FixYA suggests unplugging Kindle Fire from the USB and then trying to connect to another USB port on the computer as a workaround for this problem.

iPad 2 - Top 5 User Complaints

Wi-Fi Connection Issues: 35 percent of the complaints that came from iPad 2 users referred to Wi-Fi connectivity. iPad 2 (without 3G) owners often complain they are unable to connect to the Internet through the Wi-Fi service... if they do, they say they get kicked off instantly after logging on.

FixYa recommends a few fixes for this issue such as turning the Wi-Fi toggle on and off, renewing the DHCP lease and resetting the Wi-Fi network settings.

LED Display Issue: This constitutes about 15 percent of iPad 2 issues. The problems include prominent splotchy light patches around the edges of the device when the screens display dark graphics or pages.

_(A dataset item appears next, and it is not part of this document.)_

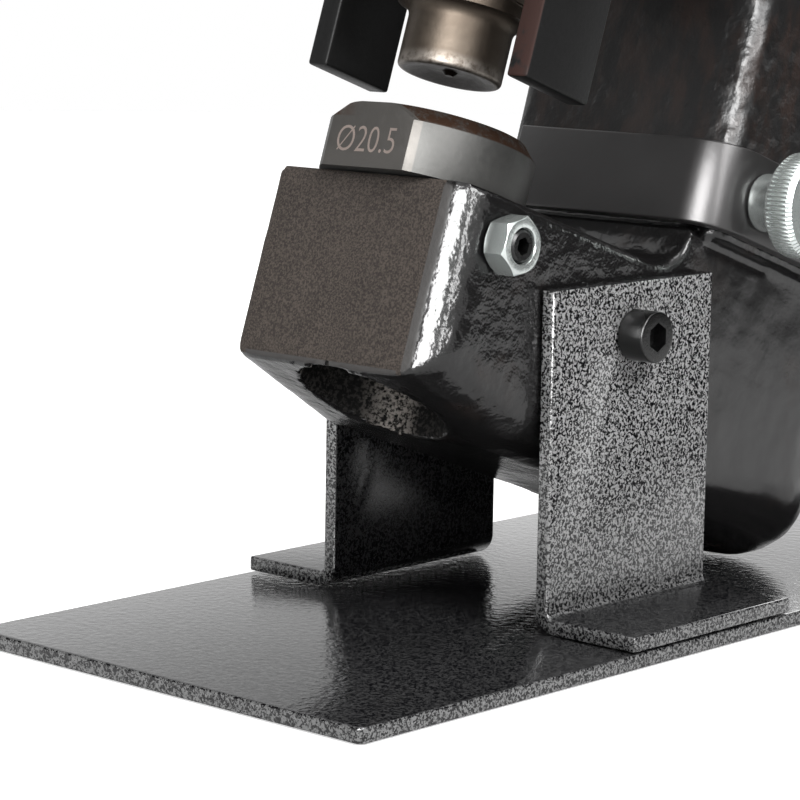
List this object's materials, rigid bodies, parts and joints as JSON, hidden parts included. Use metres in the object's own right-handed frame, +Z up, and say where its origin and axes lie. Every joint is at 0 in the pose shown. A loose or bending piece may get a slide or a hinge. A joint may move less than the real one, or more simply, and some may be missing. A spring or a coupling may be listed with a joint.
{
  "type": "hydraulic hole punch",
  "caption": "Hand-pumped hydraulic C-frame hole punch leaning back in a sheet-metal bench stand, with round punch, die, stripper, depth stop, pump lever and fixed handle.",
  "frame": {"origin": "middle of the base plate's underside", "axes": "+Z up, +X to the side of the release knob and the die's lock nut, -Y to the open front of the throat"},
  "size_m": [0.1014, 0.2726, 0.4884],
  "materials": {
    "stand": "black and silver hammertone paint",
    "black_paint": "glossy black paint over a rough casting",
    "tool_steel": "hardened tool steel, oiled",
    "dark_steel": "dark blued steel",
    "black_oxide": "black oxide",
    "zinc": "bright zinc plate",
    "hard_chrome": "hard chrome",
    "alloy": "milled light alloy",
    "seal_rubber": "oil-proof rubber",
    "grip_rubber": "matte ribbed rubber"
  },
  "bodies": {
    "stand_and_frame": {"base_plate": "stand", "bracket_left": "stand", "bracket_right": "stand", "pivot_screw_left": "black_oxide", "pivot_screw_right": "black_oxide", "c_frame": "black_paint", "die": "tool_steel", "die_set_screw": "black_oxide", "die_lock_nut": "zinc", "stripper": "dark_steel", "stripper_screw_1": "black_oxide", "stripper_screw_2": "black_oxide", "stripper_screw_3": "black_oxide", "stripper_screw_4": "black_oxide", "ram_wiper": "seal_rubber", "return_spring": "dark_steel", "cylinder_seal": "seal_rubber", "pump_block": "alloy", "block_bolt_1": "black_oxide", "block_bolt_2": "black_oxide", "block_bolt_3": "black_oxide", "block_bolt_4": "black_oxide", "outlet_ball": "hard_chrome", "outlet_plug": "dark_steel", "inlet_ball": "hard_chrome", "inlet_plug": "dark_steel", "relief_valve_screw": "black_oxide", "plunger_gland": "dark_steel", "plunger_seal": "seal_rubber", "lever_pin": "hard_chrome", "circlip_left": "black_oxide", "circlip_right": "black_oxide", "reservoir_tube": "zinc", "handle_grip": "grip_rubber", "oil_bladder": "seal_rubber", "reservoir_cap": "alloy", "filler_plug": "black_oxide"},
    "ram_and_punch": {"ram": "hard_chrome", "piston_seal": "seal_rubber", "punch": "tool_steel", "punch_nut": "dark_steel"},
    "pump_plunger": {"plunger": "hard_chrome"},
    "pump_lever": {"lever_yoke": "dark_steel", "lever_tube": "zinc", "lever_grip": "grip_rubber", "plunger_pin": "hard_chrome"},
    "stop": {"depth_stop": "black_oxide"},
    "clamp_screw": {"thumbscrew": "zinc"},
    "release_valve": {"release_knob": "black_oxide"}
  },
  "joints": [
    {"name": "ram_slide", "type": "slide", "parent": "stand_and_frame", "child": "ram_and_punch", "axis": [0, -0.3206, -0.9472], "range_m": [0, 0.018], "stiffness_N_per_m": 3000, "springref_m": -0.015, "deforming": ["return_spring"]},
    {"name": "lever_hinge", "type": "hinge", "parent": "stand_and_frame", "child": "pump_lever", "pos_m": [0, 0.05505, 0.23843], "axis": [-1, 0, 0], "range_deg": [0, 40]},
    {"name": "plunger_slide", "type": "slide", "parent": "stand_and_frame", "child": "pump_plunger", "axis": [0, 0.9472, -0.3206], "range_m": [0, 0.01685]},
    {"name": "stop_slide", "type": "slide", "parent": "stand_and_frame", "child": "stop", "axis": [0, -0.9472, 0.3206], "range_m": [0, 0.025]},
    {"name": "thumbscrew_turn", "type": "hinge", "parent": "stand_and_frame", "child": "clamp_screw", "pos_m": [0.0322, 0.01119, 0.08235], "axis": [1, 0, 0], "range_deg": [0, 360]},
    {"name": "release_turn", "type": "hinge", "parent": "stand_and_frame", "child": "release_valve", "pos_m": [0.0295, -0.00677, 0.27413], "axis": [1, 0, 0], "range_deg": [0, 180]}
  ],
  "couplings": [
    {"joint": "plunger_slide", "follows": "lever_hinge", "m_per_rad": 0.024103}
  ]
}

FixYa experts suggest adjusting the device's screen brightness can reduce the display issue somewhat but insist that a full fix is difficult as it is a hardware issue.

Microphone Quality -15 percent of issues regarding the iPad 2 relate to microphone sound quality issues. The 3G-enabled iPad 2 is often criticized for its poor sound quality. The 3G + Wi-Fi models come with a plastic mic port while on Wi-Fi only models the mic is surrounded by aluminum and that results in poor sound quality.

USB Issues -10 percent of iPad users face Kindle Fire-like issues with computers failing to recognize the iPad 2. iTunes is often unable to recognize iPad 2 and thus transferring files between the tablet and the computer becomes impossible.

Screen Issues -10 percent of users complained about the screen resolution of the iPad 2. Apple enthusiasts, who were eagerly waiting for the introduction of Retina Display with the Apple tablet, were disappointed with receiving the same resolution as that of the original iPad. The resolution problem, however, might be addressed with the launch of iPad 3, believe Apple lovers.